* **What is needed**: Copy only this: the line containing "extrude(amount=PRINT_DEPTH, mode=Mode.SUBTRACT)", the line containing "obj.parent = empty", and every line between them, exactly as written.

* **Supplied data**:
··········
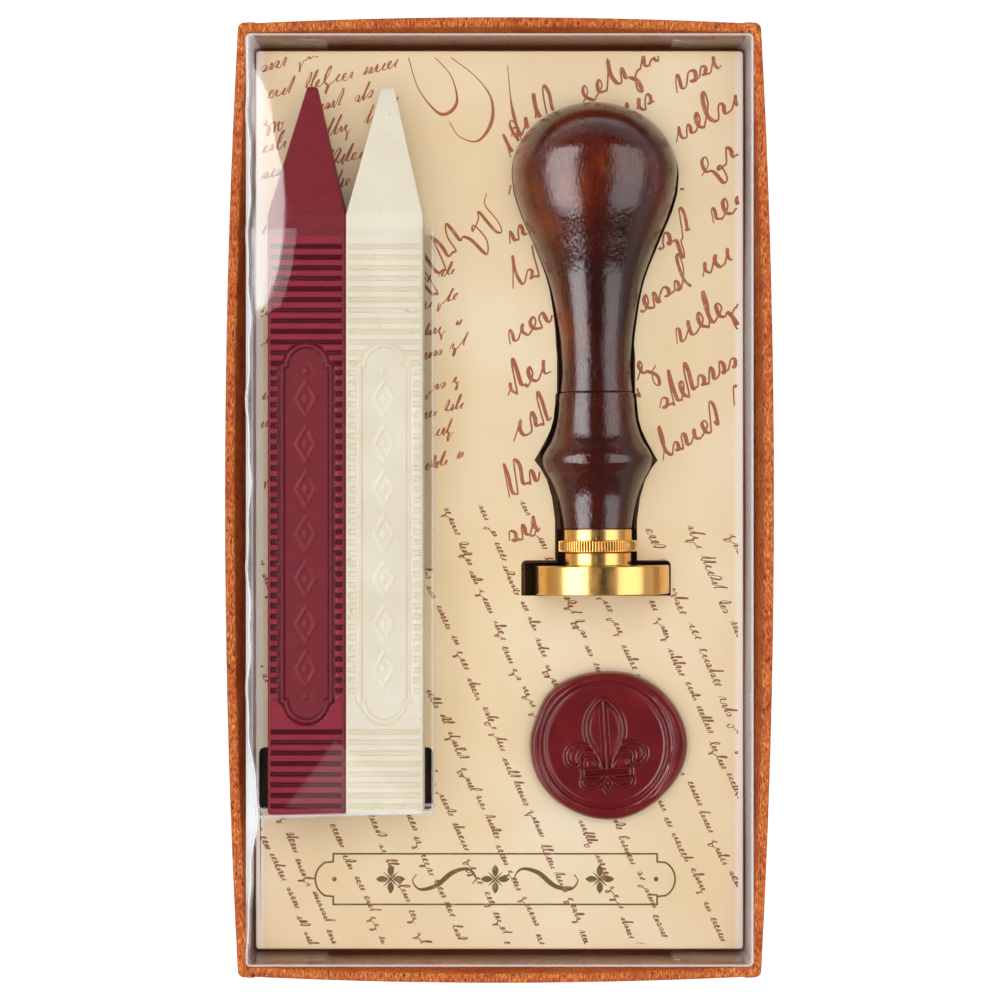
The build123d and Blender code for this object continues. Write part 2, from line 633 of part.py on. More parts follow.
def lily(height):
    """Three-petalled lily: leaf, two curled side petals, a band and a foot, all closed shapes."""

    def sized(points):
        return [(across * height, up * height) for across, up in points]

    leaf, petal, petal_back = sized(LILY_LEAF), sized(LILY_PETAL), sized(LILY_PETAL_BACK)
    tail, curl = sized(LILY_TAIL), sized(LILY_CURL)
    with BuildSketch() as flower:
        with BuildLine():
            Spline(*leaf, tangents=LILY_LEAF_WAYS)
            Polyline(leaf[-1], (0, leaf[-1][1]), leaf[0])
        make_face()
        with BuildLine():
            Spline(*petal, tangents=LILY_PETAL_WAYS)
            Spline(*petal_back, tangents=LILY_PETAL_BACK_WAYS)
            Line(petal_back[-1], petal[0])
        make_face()
        with BuildLine():
            Spline(*tail, tangents=LILY_TAIL_WAYS)
            Polyline(tail[-1], (0, tail[0][1]), tail[0])
        make_face()
        with BuildLine():
            Spline(*curl, tangents=LILY_CURL_WAYS)
            Line(curl[-1], curl[0])
        make_face()
        mirror(about=Plane.YZ)
        with Locations((0, LILY_BAND_UP * height)):
            Rectangle(*[share * height for share in LILY_BAND])
    return flower.sketch


lily_shape = lily(LILY_HEIGHT)

with BuildPart() as seal_head:
    with BuildSketch(across_stamp(0)):
        with Locations((DISC_OFFSET, 0)):
            Circle(DISC_DIAMETER / 2)
    extrude(amount=DISC_THICKNESS)
    chamfer(seal_head.edges(), DISC_EDGE)
    with BuildSketch(across_stamp(DISC_THICKNESS)):
        Circle(NECK_DIAMETER / 2)
    extrude(amount=NECK_LENGTH)
    with BuildSketch(across_stamp(COLLAR_START)):
        Circle(STUD_DIAMETER / 2 + STUD_RUNNING_GAP)
    extrude(amount=STUD_START - HEAD_GAP - COLLAR_START, mode=Mode.SUBTRACT)
    face_plane = across_stamp(0, flip=True)
    face_plane.origin = STAMP_PLANE.from_local_coords((DISC_OFFSET, 0, 0))
    with BuildSketch(face_plane):
        add(lily_shape)
    extrude(amount=-LILY_RELIEF, mode=Mode.SUBTRACT)
save(seal_head.part, "seal_head")

with BuildPart() as brass_collar:
    with BuildSketch(across_stamp(COLLAR_START + HEAD_GAP)):
        with BuildLine():
            knurls = []
            for step in range(2 * KNURL_COUNT):
                angle = math.pi * step / KNURL_COUNT
                radius = KNURL_DIAMETER / 2 - KNURL_DEPTH * (step % 2)
                knurls.append((radius * math.cos(angle), radius * math.sin(angle)))
            Polyline(*knurls, close=True)
        make_face()
    extrude(amount=KNURL_LENGTH - HEAD_GAP)
    with BuildSketch(across_stamp(HANDLE_START)):
        Circle(COLLAR_DIAMETER / 2)
    extrude(amount=-COLLAR_LENGTH)
    with BuildSketch(across_stamp(HANDLE_START)):
        Circle(SPIGOT_DIAMETER / 2)
    extrude(amount=SPIGOT_LENGTH)
    with BuildSketch(across_stamp(COLLAR_START)):
        Circle(STUD_DIAMETER / 2 + BORE_GAP)
    extrude(amount=HANDLE_START + SPIGOT_LENGTH - COLLAR_START, mode=Mode.SUBTRACT)
save(brass_collar.part, "brass_collar")

with BuildPart() as stamp_stud:
    with BuildSketch(across_stamp(STUD_START)):
        Circle(STUD_DIAMETER / 2)
    extrude(amount=STUD_LENGTH)
    chamfer(stamp_stud.edges(), STUD_CHAMFER)
save(stamp_stud.part, "stamp_stud")

with BuildPart() as stamp_handle:
    with BuildSketch(STAMP_PLANE):
        with BuildLine():
            Polyline(
                (0, HANDLE_TOP),
                (0, HANDLE_START),
                (HANDLE_END_RADIUS, HANDLE_START),
            )
            handle_curve(0)
        make_face()
    revolve(axis=STAMP_AXIS)
    with BuildSketch(STAMP_PLANE):
        with Locations((WAIST_RADIUS, LINE_AT)):
            Rectangle(2 * LINE_DEPTH, LINE_DEPTH)
    revolve(axis=STAMP_AXIS, mode=Mode.SUBTRACT)
    with BuildSketch(across_stamp(HANDLE_START)):
        Circle(SPIGOT_DIAMETER / 2 + BORE_GAP)
    extrude(amount=SPIGOT_LENGTH + BORE_GAP, mode=Mode.SUBTRACT)
    with BuildSketch(across_stamp(HANDLE_START)):
        Circle(STUD_DIAMETER / 2 + BORE_GAP)
    extrude(amount=STUD_START + STUD_LENGTH + BORE_GAP - HANDLE_START, mode=Mode.SUBTRACT)
save(stamp_handle.part, "stamp_handle")

# ---- Wax seal sample on its glue dot ----
with BuildPart() as seal_glue_dot:
    with BuildSketch(Plane(origin=(SEAL_X, SEAL_Y, CARD_Z))):
        Circle(SEAL_GLUE_DIAMETER / 2)
    extrude(amount=SEAL_GLUE)
save(seal_glue_dot.part, "seal_glue_dot")

with BuildPart() as wax_seal_sample:
    with BuildSketch(Plane(origin=(SEAL_X, SEAL_Y, SEAL_LOW_Z))):
        with BuildLine():
            rim = []
            for step in range(SEAL_RIM_POINTS):
                angle = math.tau * step / SEAL_RIM_POINTS
                wave = math.sin(SEAL_LOBES * angle + SEAL_LOBE_START)
                reach = (1 + SEAL_WAVE / SEAL_WIDTH * wave) / 2
                x = SEAL_WIDTH * reach * math.cos(angle)
                rim.append((x, SEAL_LENGTH * reach * math.sin(angle)))
            Spline(*rim, periodic=True)
        make_face()
    extrude(amount=SEAL_THICKNESS)
    fillet(wax_seal_sample.edges().group_by(Axis.Z)[-1], SEAL_EDGE)
    lily_angle = math.radians(LILY_TILT)
    print_plane = Plane(
        origin=(SEAL_X + PRINT_SHIFT, SEAL_Y, SEAL_TOP_Z - PRINT_DEPTH),
        x_dir=(math.cos(lily_angle), math.sin(lily_angle), 0),
        z_dir=(0, 0, 1),
    )
    with BuildSketch(print_plane):
        Circle(PRINT_DIAMETER / 2)
    extrude(amount=PRINT_DEPTH, mode=Mode.SUBTRACT)
    with BuildSketch(print_plane):
        add(lily_shape)
    extrude(amount=LILY_RELIEF)
save(wax_seal_sample.part, "wax_seal_sample")
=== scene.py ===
import math

import bmesh
import bpy
import numpy as np
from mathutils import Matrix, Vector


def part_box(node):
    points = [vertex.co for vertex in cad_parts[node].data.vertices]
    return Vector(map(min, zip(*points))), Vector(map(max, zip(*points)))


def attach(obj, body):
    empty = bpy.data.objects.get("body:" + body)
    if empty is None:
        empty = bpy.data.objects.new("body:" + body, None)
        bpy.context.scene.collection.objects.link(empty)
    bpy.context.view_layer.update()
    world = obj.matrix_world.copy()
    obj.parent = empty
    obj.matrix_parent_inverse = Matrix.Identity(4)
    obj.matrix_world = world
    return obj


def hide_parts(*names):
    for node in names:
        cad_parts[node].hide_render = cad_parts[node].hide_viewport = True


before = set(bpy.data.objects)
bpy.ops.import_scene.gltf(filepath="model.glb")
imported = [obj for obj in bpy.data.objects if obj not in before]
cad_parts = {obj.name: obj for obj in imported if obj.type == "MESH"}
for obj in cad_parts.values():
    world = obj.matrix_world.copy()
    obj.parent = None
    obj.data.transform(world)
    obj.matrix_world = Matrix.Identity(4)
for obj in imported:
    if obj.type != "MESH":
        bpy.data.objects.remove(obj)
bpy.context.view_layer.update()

# Wax seal set box. Lengths are in millimetres up to the point where a mesh is made.
# +Y runs along the box towards the knob of the stamp, +Z up through the clear lid.
MM = 0.001
TAU = 2 * math.pi

# ---- Tray ----
TRAY_WIDTH = 96.6
TRAY_LENGTH = 175.8
TRAY_HEIGHT = 25.5
WALL = 1.9
WRAP = 0.25
FLOOR_Z = 1.75
TURN_IN = 12.0
RIM_BOW_SIDE = 2.4
RIM_BOW_END = 1.2
TRAY_CORNER = 1.2
LAP_WIDTH = 3.2  # covering paper folded round each corner onto the end walls
LAP_RISE = 0.22

# ---- Lid and sleeve ----
LID_WIDTH = 92.2
LID_LENGTH = 169.3
LID_LOW_Z = 1.95
LID_TOP_Z = 35.5
LID_FILM = 0.3
LID_FOLD = 0.6
LID_SAG = 0.1
DENT_Y = -57.4  # where the lid's left edge is pressed in
DENT_DEPTH = 1.5
TAB_WIDTH = 14.0
TAB_TAPER = 4.0
TAB_END_GAP = 2.0
SLEEVE_FILM = 0.2
SLEEVE_SKEW = 0.028  # the closed end runs this much off square
FLAP_WIDTH = 2.2
FLAP_END_Y = -13.1

# ---- Card ----
CARD_Z = 18.5
CARD_HALF_X = 45.5
CARD_HALF_Y = 83.8
INK_LIFT = 0.01

# ---- Sticks. Distances along a stick start at its butt ----
STICK_HALF = 7.05
STICK_HALF_DEPTH = 7.1
STICK_LENGTH = 133.2
SHOULDER = 109.2
TIP_HALF = 1.15
STICK_EDGE = 0.45
RIB_PITCH = 1.93
RIB_HALF = 0.42
RIB_DEPTH = 0.36
BUTT_RIBS = (1.6, 8)  # first groove, number of grooves
HEAD_RIBS = (82.19, 12)
PANEL_LOW = 17.0
PANEL_HIGH = 85.4
RAIL_X = 4.33  # middle of the raised border beside the panel
ARCH_RADIUS = 3.65
BORDER_HALF = 0.36
FIELD_DEPTH = 0.42
MOAT_HALF = 0.8
BEAD_NEAR, BEAD_FAR = 5.35, 6.6
LOZENGE_PITCH = 8.2
LOZENGE_HALF_X, LOZENGE_HALF_Y = 1.75, 3.0

# ---- Stamp. Distances along it start at the sealing face ----
STAMP_X = 18.37
STAMP_Y = -17.5
STAMP_TILT = math.radians(0.45)
DISC_OFFSET = 0.8
DISC_RADIUS = 12.5
DISC_THICKNESS = 5.35
HANDLE_START = 12.1
HANDLE_TOP = 91.6
KNOB_RADIUS = 15.4
KNOB_AT = 78.3
LINE_AT = 37.5  # groove cut into the neck of the handle
LINE_DEPTH = 0.22
COLLAR_START = 7.87
KNURL_END = 10.0
KNURL_RADIUS = 7.3
KNURL_COUNT = 84
KNURL_DEPTH = 0.4
NECK_RADIUS = 6.5

# ---- Wax seal sample. Levels are above its underside ----
SEAL_X = 20.1
SEAL_Y = -45.5
SEAL_LOW_Z = 18.8
SEAL_HALF_X, SEAL_HALF_Y = 14.75, 13.9
EDGE_LEVEL = 0.3
FIELD_LEVEL = 2.05
LIP_LEVEL = 2.72
PRINT_SHIFT = -0.4
PRINT_RADIUS = 11.5
RING_HEIGHT = 0.2
GROOVE_DEPTH = 0.2
FOLD_HEIGHT = 0.46
CREASE_DEPTH = 0.34
LILY_TILT = math.radians(3.5)
RIDGE_HEIGHT = 0.6


def node_box(node):
    """Lowest and highest corner of a CAD node, in millimetres."""
    low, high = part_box(node)
    return np.array(low) / MM, np.array(high) / MM


# ---------------------------------------------------------------- shapes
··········
* **Written answer**:
    extrude(amount=PRINT_DEPTH, mode=Mode.SUBTRACT)
    with BuildSketch(print_plane):
        add(lily_shape)
    extrude(amount=LILY_RELIEF)
save(wax_seal_sample.part, "wax_seal_sample")
=== scene.py ===
import math

import bmesh
import bpy
import numpy as np
from mathutils import Matrix, Vector


def part_box(node):
    points = [vertex.co for vertex in cad_parts[node].data.vertices]
    return Vector(map(min, zip(*points))), Vector(map(max, zip(*points)))


def attach(obj, body):
    empty = bpy.data.objects.get("body:" + body)
    if empty is None:
        empty = bpy.data.objects.new("body:" + body, None)
        bpy.context.scene.collection.objects.link(empty)
    bpy.context.view_layer.update()
    world = obj.matrix_world.copy()
    obj.parent = empty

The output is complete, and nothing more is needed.